At first, relevant adults assume Calvin’s hiring is a joke, until — oh no! — they discover the kid’s got game. And it takes just one road-series montage to make Calvin and Tracey into the team’s much-lauded franchise duo. Poor Tracey is assigned to guide Calvin, which he righteously resents. They room together on the road, which puts a considerable crimp in T-Time’s style, especially when it comes to the ladies. The film can’t quite make sense of the several events that are supposed to bring Tracey and Calvin together, and so it jumps from one to another: they rap along with DMX in the car, they hang out About A Boy-like at Tracey’s mansion, they pass and shoot like gangbusters on the court.
Like Mike negotiates its star’s multiple appeals — for girls and boys, hiphop aficionados and 8-year-old pop fans — by emphasizing his cute-little-boyness (soon to be over, as Bow’s mustache is already starting to show).
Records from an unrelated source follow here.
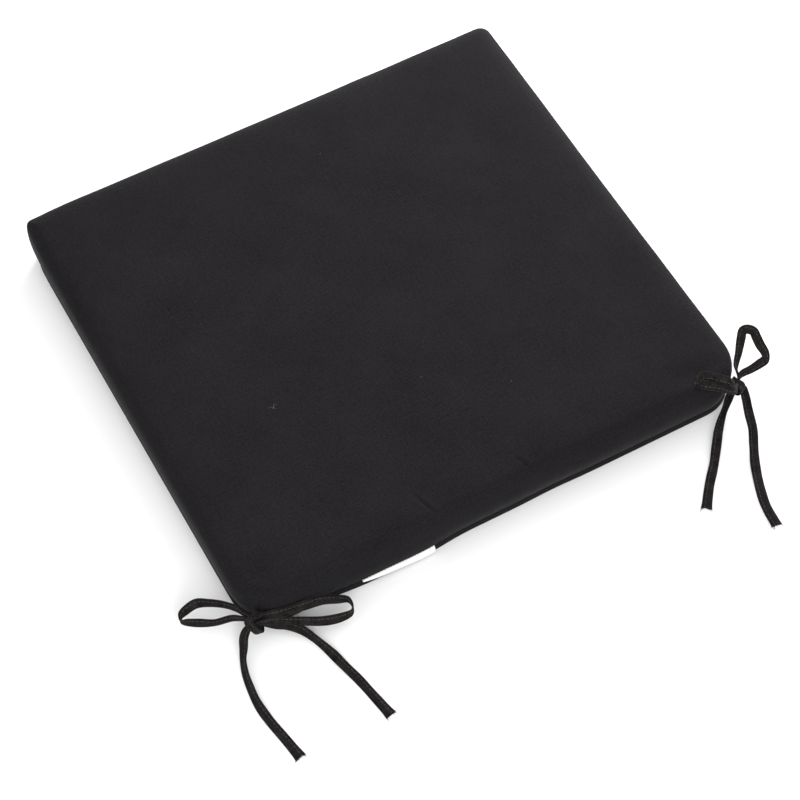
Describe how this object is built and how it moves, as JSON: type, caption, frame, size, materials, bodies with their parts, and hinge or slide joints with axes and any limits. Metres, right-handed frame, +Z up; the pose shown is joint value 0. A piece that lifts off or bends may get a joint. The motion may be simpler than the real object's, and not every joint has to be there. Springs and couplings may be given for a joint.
{
  "type": "chair seat pad",
  "caption": "Square padded seat cushion with a box-edged fabric cover, rounded corners and strap ties knotted in bows at its rear corners.",
  "frame": {"origin": "under the middle of the pad, on the surface it lies on", "axes": "+X along the rear edge from the left bow to the right bow, +Y from the rear edge to the front edge, +Z up through the thickness"},
  "size_m": [0.595, 0.614, 0.0593],
  "materials": {
    "cover": "plain woven, matt, near-black",
    "tie": "folded and stitched strip of the cover cloth",
    "thread": "dark grey sewing thread",
    "foam": "open-cell foam",
    "wadding": "fibre wadding",
    "label": "smooth woven label, blank"
  },
  "bodies": {
    "pad": {"top_panel": "cover", "bottom_panel": "cover", "seam_thread": "thread", "top_wadding": "wadding", "foam_core": "foam", "bottom_wadding": "wadding", "left_tack": "thread", "right_tack": "thread"},
    "left_bow": {"left_tie_a": "tie", "left_tie_b": "tie"},
    "right_bow": {"right_tie_a": "tie", "right_tie_b": "tie"},
    "label": {"care_label": "label"}
  },
  "joints": [
    {"name": "left_bow_swing", "type": "hinge", "parent": "pad", "child": "left_bow", "pos_m": [-0.24267, -0.23388, 0.03], "axis": [0, 0, 1], "range_deg": [-20, 5]},
    {"name": "right_bow_swing", "type": "hinge", "parent": "pad", "child": "right_bow", "pos_m": [0.24267, -0.23388, 0.036], "axis": [0, 0, 1], "range_deg": [-15, 12]},
    {"name": "label_flap", "type": "hinge", "parent": "pad", "child": "label", "pos_m": [-0.109, -0.242, 0.0085], "axis": [-1, 0, 0], "range_deg": [0, 80]}
  ]
}
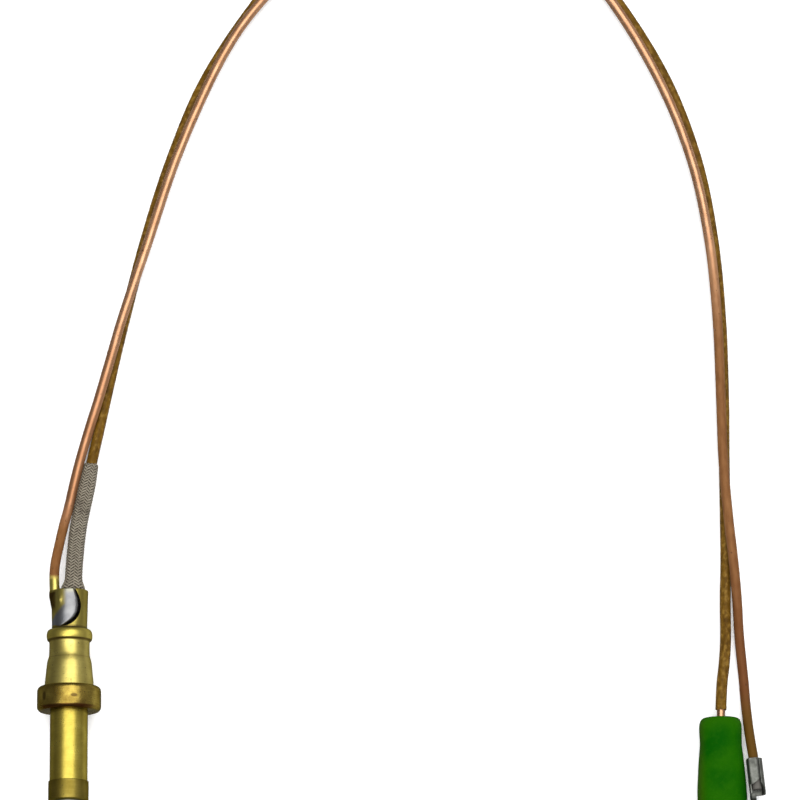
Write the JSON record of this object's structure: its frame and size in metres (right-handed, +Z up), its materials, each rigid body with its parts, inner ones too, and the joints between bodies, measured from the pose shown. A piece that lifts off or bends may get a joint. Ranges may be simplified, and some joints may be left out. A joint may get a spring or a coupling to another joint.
{
  "type": "thermocouple",
  "caption": "Gas-hob thermocouple: a turned brass head with a hot tip, a bare copper lead ending in a tab and a sleeved lead ending in a booted receptacle.",
  "frame": {"origin": "on the surface the part lies on, under the middle of the head's length", "axes": "+Y along the head's axis from the hot tip to the cup where the leads enter; +X towards the terminals, in the plane the part lies on; +Z up from that plane"},
  "size_m": [0.1157, 0.1656, 0.0102],
  "materials": {
    "brass": "turned brass, lightly tarnished",
    "shank_brass": "drawn brass tube, polished by handling",
    "collar_brass": "dull, heat-tinted brass",
    "ferrule_brass": "dull brass",
    "tip_alloy": "nickel-chromium alloy, heat-dulled",
    "weld": "weld metal, matt grey",
    "rod_alloy": "copper-nickel alloy, clean",
    "insulation": "pale ceramic and glass insulation",
    "solder": "soft solder, smooth and bright",
    "braze": "brazing alloy with a scorched skin",
    "copper": "bare copper wire, aged brown with small dark pits",
    "varnish": "amber varnished glass sleeving",
    "glass_braid": "fine glass-fibre braid",
    "boot_green": "soft vinyl, satin",
    "terminal_brass": "stamped brass sheet",
    "tinned": "tinned brass sheet, slightly stained"
  },
  "bodies": {
    "head": {"upper_body": "brass", "shank_tube": "shank_brass", "collar": "collar_brass", "tip_ferrule": "ferrule_brass", "hot_tip": "tip_alloy", "hot_junction": "weld", "inner_rod": "rod_alloy", "tip_insulator": "insulation", "splice_sleeve": "copper", "splice_insulator": "insulation", "lead_bush": "insulation", "solder_fill": "solder", "braze_fillet": "braze", "copper_lead": "copper", "lead_core": "copper", "lead_sleeve": "varnish", "braided_sleeve": "glass_braid", "receptacle": "terminal_brass", "tab_terminal": "tinned"},
    "boot": {"boot": "boot_green"}
  },
  "joints": [
    {"name": "boot_slide", "type": "slide", "parent": "head", "child": "boot", "axis": [0, 1, 0], "range_m": [0, 0.0045]}
  ]
}
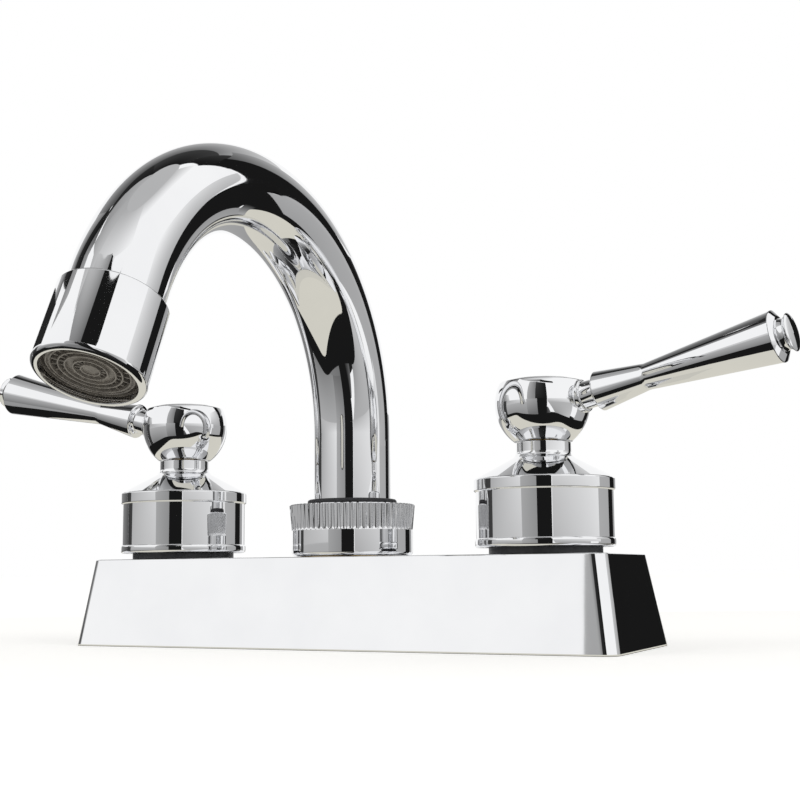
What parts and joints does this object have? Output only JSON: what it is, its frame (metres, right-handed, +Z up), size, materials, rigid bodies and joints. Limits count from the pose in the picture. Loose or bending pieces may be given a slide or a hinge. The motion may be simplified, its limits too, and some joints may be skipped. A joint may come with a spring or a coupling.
{
  "type": "two-handle bathroom faucet",
  "caption": "Centre-set washbasin faucet with a swivelling gooseneck spout, ball-hubbed lever handles and a tapered chrome deck cover.",
  "frame": {"origin": "on the deck's top plane, where the spout's swivel axis meets it", "axes": "+Z up along the spout's swivel axis, +X from the left handle to the right one, -Y towards the user"},
  "size_m": [0.226, 0.1411, 0.1574],
  "materials": {
    "chrome_plate": "polished",
    "brass": "machined",
    "black_rubber": "matte",
    "grey_plastic": "matte",
    "aerator_plastic": "satin",
    "ceramic": "polished",
    "steel": "brushed"
  },
  "bodies": {
    "base": {"base_cover": "chrome_plate", "base_seal": "black_rubber", "waterway": "brass", "mounting_washers": "steel", "mounting_nuts": "grey_plastic", "left_cover_nut": "grey_plastic", "left_skirt": "chrome_plate", "left_cartridge": "brass", "left_seat_seal": "black_rubber", "left_fixed_disc": "ceramic", "right_cover_nut": "grey_plastic", "right_skirt": "chrome_plate", "right_cartridge": "brass", "right_seat_seal": "black_rubber", "right_fixed_disc": "ceramic", "spout_nut": "chrome_plate", "spout_ring": "black_rubber"},
    "left_handle": {"left_moving_disc": "ceramic", "left_stem": "brass", "left_stem_seal": "black_rubber", "left_hub": "chrome_plate", "left_handle_screw": "steel", "left_index_cap": "chrome_plate", "left_lever": "chrome_plate"},
    "right_handle": {"right_moving_disc": "ceramic", "right_stem": "brass", "right_stem_seal": "black_rubber", "right_hub": "chrome_plate", "right_handle_screw": "steel", "right_index_cap": "chrome_plate", "right_lever": "chrome_plate"},
    "spout": {"spout_tube": "chrome_plate", "spout_retainer": "grey_plastic", "spout_seals": "black_rubber", "aerator_housing": "chrome_plate", "aerator_washer": "black_rubber", "aerator_body": "aerator_plastic", "aerator_screen": "steel", "aerator_grille": "aerator_plastic"}
  },
  "joints": [
    {"name": "left_handle_turn", "type": "hinge", "parent": "base", "child": "left_handle", "pos_m": [-0.0508, 0, 0.0572], "axis": [0, 0, 1], "range_deg": [-2, 88]},
    {"name": "right_handle_turn", "type": "hinge", "parent": "base", "child": "right_handle", "pos_m": [0.0508, 0, 0.0572], "axis": [0, 0, 1], "range_deg": [-79, 11]},
    {"name": "spout_swivel", "type": "hinge", "parent": "base", "child": "spout", "pos_m": [0, 0, 0.03], "axis": [0, 0, 1], "range_deg": [-60, 60]}
  ]
}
Just so, the sex-part of these appeals, which, in another circumstance, could turn into Mario Van Peebles as baby Sweetback, is ameliorated, routed through one of Tracey’s dates, who thinks Calvin’s so “sweet,” she has to hold him to her bosom and comfort him.
Here, Calvin is much like other movie-orphans, and Like Mike conjures the same old-fashioned story that Shirley Temple used to make, ‘cept without animal crackers and with beats. And just so you know that the film knows that it’s ripping off clichés, when Calvin is auditioning potential adoptive parents (who come out of the woodwork when he’s rich and famous), one couple does musical theater, and they treat him to a rousing, if horrific, rendition of “Tomorrow.”
At the same time, Like Mike generates a self-consciously up-to-date, PG-13 buddy dynamic. While most of the film delights in its outrageousness (Crispin Glover seems incapable of playing anything but a caricature), the Tracey-Calvin relationship forms a sentimental center. On the road, they’re more or less equal roommates, competing for females, good shots, and Coach’s approval. At home, they’re more like father and son, or maybe better, brothers: Tracey teaches Calvin geometry by painting orange triangles all over his mansion’s pretty white walls; and well-meaning Calvin tries to reconcile Tracey with his own estranged dad. (No moms or daughters here: girls only gum up the bonding works.) The very complicatedness of this layered, homosocial, mentor-mentee liaison makes it compelling, if not exactly coherent. You might imagine this is not unlike life, if you’re Bow Wow.